Roaring back home, I had a gleaming smile on my face. A few miles shy of the break-in period, I rode in the 1st Avenue tunnel with my engine echoing in the walls.

I watched the road ahead with glee, a rebel in the city, my scooter forging a path home. 

 

Attempted theft on my scooter using a pen ink cartridge

Look at those blue pen marks...

Two weeks ago, I ran into some trouble with my scooter, a red, 2004 Yamaha Zuma. 

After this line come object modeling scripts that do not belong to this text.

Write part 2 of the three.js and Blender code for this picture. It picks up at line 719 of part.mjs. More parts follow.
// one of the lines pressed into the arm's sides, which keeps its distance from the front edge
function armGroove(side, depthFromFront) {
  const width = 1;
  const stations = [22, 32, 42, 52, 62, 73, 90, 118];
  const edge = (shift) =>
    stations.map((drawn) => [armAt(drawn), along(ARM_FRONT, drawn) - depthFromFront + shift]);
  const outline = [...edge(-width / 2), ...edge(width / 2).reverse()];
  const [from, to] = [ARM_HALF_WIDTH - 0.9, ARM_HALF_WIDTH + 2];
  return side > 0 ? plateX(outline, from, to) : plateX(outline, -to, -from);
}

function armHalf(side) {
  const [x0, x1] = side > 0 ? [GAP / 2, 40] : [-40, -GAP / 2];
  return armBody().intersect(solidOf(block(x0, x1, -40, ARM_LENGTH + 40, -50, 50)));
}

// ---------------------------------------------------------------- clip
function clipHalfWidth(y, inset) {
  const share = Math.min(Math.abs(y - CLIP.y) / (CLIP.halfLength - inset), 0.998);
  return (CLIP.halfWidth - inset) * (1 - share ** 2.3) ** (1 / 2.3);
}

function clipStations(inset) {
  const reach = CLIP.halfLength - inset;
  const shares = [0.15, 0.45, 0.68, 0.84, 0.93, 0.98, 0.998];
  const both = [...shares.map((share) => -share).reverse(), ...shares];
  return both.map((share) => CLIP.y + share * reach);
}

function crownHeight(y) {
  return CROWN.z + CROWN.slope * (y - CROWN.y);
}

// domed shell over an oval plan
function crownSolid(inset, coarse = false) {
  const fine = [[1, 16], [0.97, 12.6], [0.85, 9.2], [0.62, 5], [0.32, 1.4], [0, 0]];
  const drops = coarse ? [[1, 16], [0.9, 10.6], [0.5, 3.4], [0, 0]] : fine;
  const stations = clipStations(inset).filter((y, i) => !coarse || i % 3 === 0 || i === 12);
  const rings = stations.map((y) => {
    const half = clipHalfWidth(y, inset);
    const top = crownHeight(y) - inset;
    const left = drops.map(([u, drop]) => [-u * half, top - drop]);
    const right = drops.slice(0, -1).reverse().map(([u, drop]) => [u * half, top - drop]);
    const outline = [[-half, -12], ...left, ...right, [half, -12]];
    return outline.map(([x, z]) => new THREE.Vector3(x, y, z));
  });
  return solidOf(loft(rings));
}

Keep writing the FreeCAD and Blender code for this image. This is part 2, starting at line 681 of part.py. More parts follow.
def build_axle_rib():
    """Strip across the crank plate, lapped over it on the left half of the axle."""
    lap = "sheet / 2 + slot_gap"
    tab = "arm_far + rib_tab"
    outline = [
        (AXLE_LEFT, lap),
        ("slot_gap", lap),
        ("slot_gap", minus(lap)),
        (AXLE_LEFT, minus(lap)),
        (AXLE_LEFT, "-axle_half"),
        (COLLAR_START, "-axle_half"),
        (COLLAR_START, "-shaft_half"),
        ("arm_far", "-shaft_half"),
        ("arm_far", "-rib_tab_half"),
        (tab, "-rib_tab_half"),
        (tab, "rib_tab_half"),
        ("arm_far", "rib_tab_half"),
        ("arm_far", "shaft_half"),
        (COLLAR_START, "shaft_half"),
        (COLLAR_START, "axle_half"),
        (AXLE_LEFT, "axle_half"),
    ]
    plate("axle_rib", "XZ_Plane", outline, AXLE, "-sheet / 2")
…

I was trying to put my key in the ignition and noticed that the key wouldn't go in all the way. I couldn't turn the ignition switch to the "on" position. Then, to much dismay, I found stray pen marks on the keyhole and a leftover ink cartridge on the foot rest. It seems that someone attempted a James Bond-esque operation to unlock the steering column. And if the remaining ink cartridge was any clue, the missing metal pen tip was probably lodged deep in the ignition. And the perpetrator nowhere to be found.

The evidence in plain sight

After two hours of futility to recover the pen tip from the ignition lock, and being poured out in the rain, I gave up and called my insurance company to file a claim. I had my baby towed and left to the experts at the Yamaha dealership. They uncovered some more fixes needed for the scooter: new front and rear tires, brake pads, spark plug, flushed lines, and topping up of brake fluid and engine oil. Oh, and a new ignition switch of course.

The cost altogether, including my deductible and all fixes? Approximately $250. Not bad.

I'm just curious: what the hell was that person thinking using a pen to try and unlock my scooter? I guess I'll never know.